Ironically the paper highlights the role China played in keeping Australia out
of recession during the 2008 financial crisis, yet goes little way in
recognizing China as an opportunity for fruitful security engagement. Some paper
recommendations seem to be cloning the US security decision making apparatus
with the announcement of the appointment of a National Security Advisor.
The paper can also be seen as being almost totally utilitarian in its approach
where the cultural aspects of Australian security and engagement with the region
ignored. On the whole, the paper is narrow, relaying on military, border
security, and formal groupings to achieve objectives. The appointment of an
Ambassador to ASEAN has actually already been announced months ago in the
Australia in the Asian Century paper.
What is most sad is that many soft power options have not been canvassed. Aid
and trade are not seen as potential strategy pillars in the emerging national
security environment. Trade and economic integration is fundamental to the
China-US relationship which appears to be unrecognized in the paper. China
utilizes aid as a major lever around the world in building up and cultivating
relationships. This is also unrecognized in the paper.

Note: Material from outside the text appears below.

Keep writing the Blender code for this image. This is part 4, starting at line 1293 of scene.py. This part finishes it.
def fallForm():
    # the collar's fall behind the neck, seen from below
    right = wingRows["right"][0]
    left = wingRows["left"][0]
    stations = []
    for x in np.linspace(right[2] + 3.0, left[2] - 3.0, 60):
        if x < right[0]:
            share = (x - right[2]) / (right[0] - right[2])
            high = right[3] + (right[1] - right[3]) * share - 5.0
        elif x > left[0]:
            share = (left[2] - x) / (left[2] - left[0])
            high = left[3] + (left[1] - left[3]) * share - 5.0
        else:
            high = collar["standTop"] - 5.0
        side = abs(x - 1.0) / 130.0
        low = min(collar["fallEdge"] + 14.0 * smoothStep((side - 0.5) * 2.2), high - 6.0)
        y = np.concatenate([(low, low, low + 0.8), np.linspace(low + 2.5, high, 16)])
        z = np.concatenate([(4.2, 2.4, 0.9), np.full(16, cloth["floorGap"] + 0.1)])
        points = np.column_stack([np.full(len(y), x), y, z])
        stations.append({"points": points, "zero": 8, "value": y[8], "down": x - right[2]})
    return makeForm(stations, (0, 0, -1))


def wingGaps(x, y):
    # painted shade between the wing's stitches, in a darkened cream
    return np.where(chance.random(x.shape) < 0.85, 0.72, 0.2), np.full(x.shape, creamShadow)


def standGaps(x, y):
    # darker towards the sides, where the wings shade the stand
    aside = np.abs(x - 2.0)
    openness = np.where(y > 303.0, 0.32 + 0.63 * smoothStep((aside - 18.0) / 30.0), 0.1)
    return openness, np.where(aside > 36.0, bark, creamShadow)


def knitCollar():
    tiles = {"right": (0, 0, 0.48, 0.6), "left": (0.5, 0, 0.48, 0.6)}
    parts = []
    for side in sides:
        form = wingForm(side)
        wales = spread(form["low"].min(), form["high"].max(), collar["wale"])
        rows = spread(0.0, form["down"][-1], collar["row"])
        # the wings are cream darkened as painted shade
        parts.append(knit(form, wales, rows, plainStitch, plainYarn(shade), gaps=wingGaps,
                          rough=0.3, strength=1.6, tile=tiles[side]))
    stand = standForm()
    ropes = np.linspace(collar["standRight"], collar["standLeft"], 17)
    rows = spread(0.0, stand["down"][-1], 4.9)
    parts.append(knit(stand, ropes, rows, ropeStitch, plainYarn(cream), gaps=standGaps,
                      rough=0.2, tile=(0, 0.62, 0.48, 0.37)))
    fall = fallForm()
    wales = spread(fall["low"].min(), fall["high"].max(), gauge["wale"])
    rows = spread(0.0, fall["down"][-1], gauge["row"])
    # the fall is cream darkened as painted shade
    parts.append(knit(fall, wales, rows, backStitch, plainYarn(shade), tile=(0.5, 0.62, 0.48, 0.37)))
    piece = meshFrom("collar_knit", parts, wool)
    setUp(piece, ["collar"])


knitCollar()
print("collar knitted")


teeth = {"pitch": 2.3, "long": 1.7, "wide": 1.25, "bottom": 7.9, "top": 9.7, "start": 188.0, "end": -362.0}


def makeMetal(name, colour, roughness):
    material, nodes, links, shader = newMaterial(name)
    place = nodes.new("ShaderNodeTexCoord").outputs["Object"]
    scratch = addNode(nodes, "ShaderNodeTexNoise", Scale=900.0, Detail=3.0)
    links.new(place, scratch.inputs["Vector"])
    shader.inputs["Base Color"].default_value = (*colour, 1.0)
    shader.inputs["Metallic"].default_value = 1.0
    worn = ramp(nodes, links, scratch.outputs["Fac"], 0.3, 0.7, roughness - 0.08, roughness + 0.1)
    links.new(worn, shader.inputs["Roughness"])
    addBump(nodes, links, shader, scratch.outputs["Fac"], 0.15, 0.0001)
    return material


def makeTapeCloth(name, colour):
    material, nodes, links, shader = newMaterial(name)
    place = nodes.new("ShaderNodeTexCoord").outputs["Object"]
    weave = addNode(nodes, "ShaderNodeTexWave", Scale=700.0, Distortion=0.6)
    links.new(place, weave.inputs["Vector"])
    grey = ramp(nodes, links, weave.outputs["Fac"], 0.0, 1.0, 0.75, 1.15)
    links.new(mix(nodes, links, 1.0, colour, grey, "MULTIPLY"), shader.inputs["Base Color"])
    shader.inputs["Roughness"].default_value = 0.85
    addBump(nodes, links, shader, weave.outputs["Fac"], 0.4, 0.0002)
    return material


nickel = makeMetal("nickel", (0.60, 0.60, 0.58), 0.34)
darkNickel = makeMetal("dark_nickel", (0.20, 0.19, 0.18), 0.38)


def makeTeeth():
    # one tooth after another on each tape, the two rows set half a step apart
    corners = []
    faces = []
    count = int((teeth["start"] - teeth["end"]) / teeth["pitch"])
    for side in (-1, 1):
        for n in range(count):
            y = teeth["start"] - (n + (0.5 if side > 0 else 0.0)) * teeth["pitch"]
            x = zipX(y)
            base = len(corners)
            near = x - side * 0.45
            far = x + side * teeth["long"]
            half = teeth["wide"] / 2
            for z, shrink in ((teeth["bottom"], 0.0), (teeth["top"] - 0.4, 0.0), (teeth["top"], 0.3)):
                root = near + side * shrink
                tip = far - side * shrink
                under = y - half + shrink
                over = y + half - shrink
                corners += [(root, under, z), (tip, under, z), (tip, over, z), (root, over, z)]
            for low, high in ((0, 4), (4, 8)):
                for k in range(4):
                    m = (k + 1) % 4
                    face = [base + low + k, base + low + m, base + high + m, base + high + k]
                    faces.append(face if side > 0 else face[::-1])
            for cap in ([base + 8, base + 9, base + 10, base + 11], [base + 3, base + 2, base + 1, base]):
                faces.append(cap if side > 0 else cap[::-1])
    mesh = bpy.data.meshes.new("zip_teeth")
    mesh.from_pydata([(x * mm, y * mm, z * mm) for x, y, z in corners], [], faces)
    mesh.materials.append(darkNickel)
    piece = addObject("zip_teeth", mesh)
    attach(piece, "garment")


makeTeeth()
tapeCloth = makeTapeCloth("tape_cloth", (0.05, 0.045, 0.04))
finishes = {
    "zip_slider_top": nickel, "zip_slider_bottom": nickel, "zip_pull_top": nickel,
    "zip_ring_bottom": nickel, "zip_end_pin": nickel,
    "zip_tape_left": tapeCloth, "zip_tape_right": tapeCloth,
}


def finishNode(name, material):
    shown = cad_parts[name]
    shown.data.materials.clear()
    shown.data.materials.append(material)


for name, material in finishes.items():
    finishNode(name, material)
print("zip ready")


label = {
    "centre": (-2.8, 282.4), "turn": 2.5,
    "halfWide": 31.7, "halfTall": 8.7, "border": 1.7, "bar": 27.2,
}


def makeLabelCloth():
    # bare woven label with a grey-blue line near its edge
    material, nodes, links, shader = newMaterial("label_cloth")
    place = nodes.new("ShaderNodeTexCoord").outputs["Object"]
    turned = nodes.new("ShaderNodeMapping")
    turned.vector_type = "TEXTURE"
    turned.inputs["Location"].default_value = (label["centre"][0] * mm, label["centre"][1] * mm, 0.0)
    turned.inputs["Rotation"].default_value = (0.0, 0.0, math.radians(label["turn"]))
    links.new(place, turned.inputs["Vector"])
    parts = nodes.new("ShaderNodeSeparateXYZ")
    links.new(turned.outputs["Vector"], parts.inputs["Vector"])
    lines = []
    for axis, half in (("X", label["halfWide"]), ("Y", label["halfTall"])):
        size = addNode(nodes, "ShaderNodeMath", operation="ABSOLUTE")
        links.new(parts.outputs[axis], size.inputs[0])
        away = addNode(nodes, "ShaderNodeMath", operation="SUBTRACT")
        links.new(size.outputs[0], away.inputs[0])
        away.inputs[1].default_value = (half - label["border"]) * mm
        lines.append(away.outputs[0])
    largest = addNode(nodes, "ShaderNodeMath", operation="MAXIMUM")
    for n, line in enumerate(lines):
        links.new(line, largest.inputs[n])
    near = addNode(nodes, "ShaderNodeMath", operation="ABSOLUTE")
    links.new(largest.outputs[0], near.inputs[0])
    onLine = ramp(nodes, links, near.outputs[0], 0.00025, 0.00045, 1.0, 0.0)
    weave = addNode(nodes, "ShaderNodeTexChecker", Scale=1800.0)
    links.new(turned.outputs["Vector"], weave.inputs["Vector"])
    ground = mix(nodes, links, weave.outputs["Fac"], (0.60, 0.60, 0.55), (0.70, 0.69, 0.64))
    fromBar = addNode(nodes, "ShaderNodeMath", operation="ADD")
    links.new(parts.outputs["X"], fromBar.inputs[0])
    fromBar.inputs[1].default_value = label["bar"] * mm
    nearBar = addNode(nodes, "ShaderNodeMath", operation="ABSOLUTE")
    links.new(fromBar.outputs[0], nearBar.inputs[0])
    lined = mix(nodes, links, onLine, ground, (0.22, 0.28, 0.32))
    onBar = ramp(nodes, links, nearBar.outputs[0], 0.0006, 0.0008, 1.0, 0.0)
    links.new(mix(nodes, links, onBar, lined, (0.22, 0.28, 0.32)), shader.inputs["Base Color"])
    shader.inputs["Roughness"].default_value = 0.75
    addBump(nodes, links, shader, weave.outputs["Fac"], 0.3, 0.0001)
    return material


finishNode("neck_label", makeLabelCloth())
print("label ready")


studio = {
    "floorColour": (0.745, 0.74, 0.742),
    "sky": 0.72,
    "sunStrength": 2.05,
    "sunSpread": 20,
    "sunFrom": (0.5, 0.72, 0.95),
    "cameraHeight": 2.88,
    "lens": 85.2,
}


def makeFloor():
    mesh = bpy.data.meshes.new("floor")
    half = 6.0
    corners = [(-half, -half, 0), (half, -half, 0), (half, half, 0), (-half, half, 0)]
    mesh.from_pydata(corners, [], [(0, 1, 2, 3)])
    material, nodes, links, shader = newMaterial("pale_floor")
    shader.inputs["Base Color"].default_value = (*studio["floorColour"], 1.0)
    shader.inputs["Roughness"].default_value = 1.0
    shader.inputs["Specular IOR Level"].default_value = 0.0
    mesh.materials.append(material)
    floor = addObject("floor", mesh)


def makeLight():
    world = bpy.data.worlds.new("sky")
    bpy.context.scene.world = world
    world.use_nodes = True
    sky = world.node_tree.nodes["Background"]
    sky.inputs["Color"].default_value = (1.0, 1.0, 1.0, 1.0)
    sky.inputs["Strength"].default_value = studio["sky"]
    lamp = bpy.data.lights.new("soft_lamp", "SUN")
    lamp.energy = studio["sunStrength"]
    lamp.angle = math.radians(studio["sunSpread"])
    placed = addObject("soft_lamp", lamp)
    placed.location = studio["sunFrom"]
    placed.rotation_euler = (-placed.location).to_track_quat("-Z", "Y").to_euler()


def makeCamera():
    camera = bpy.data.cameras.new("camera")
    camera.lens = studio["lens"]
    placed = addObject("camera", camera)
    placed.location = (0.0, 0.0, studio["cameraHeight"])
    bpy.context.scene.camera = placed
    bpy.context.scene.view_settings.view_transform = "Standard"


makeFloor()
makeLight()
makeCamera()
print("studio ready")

It is credible that efforts will be stepped up in the anti-terrorism and
espionage. But with no plans to upgrade the military in the immediate future,
there is indeed a risk that Australia's military comparative advantage in the
region will further decline vis-a-vis other middle powers in the region
over the next few years.
Most ideas for engaging the Asian region are biased towards upper levels of
government and regional groupings through diplomacy. Very few grassroots
initiatives have been canvassed as possible strategies.
Consequently the paper appears very establishment, unrepresentative of the
potential creativity Australia could have applied to national security and
unleashed in the Asian region to its own benefit.
Did the national security paper amount to lost opportunities?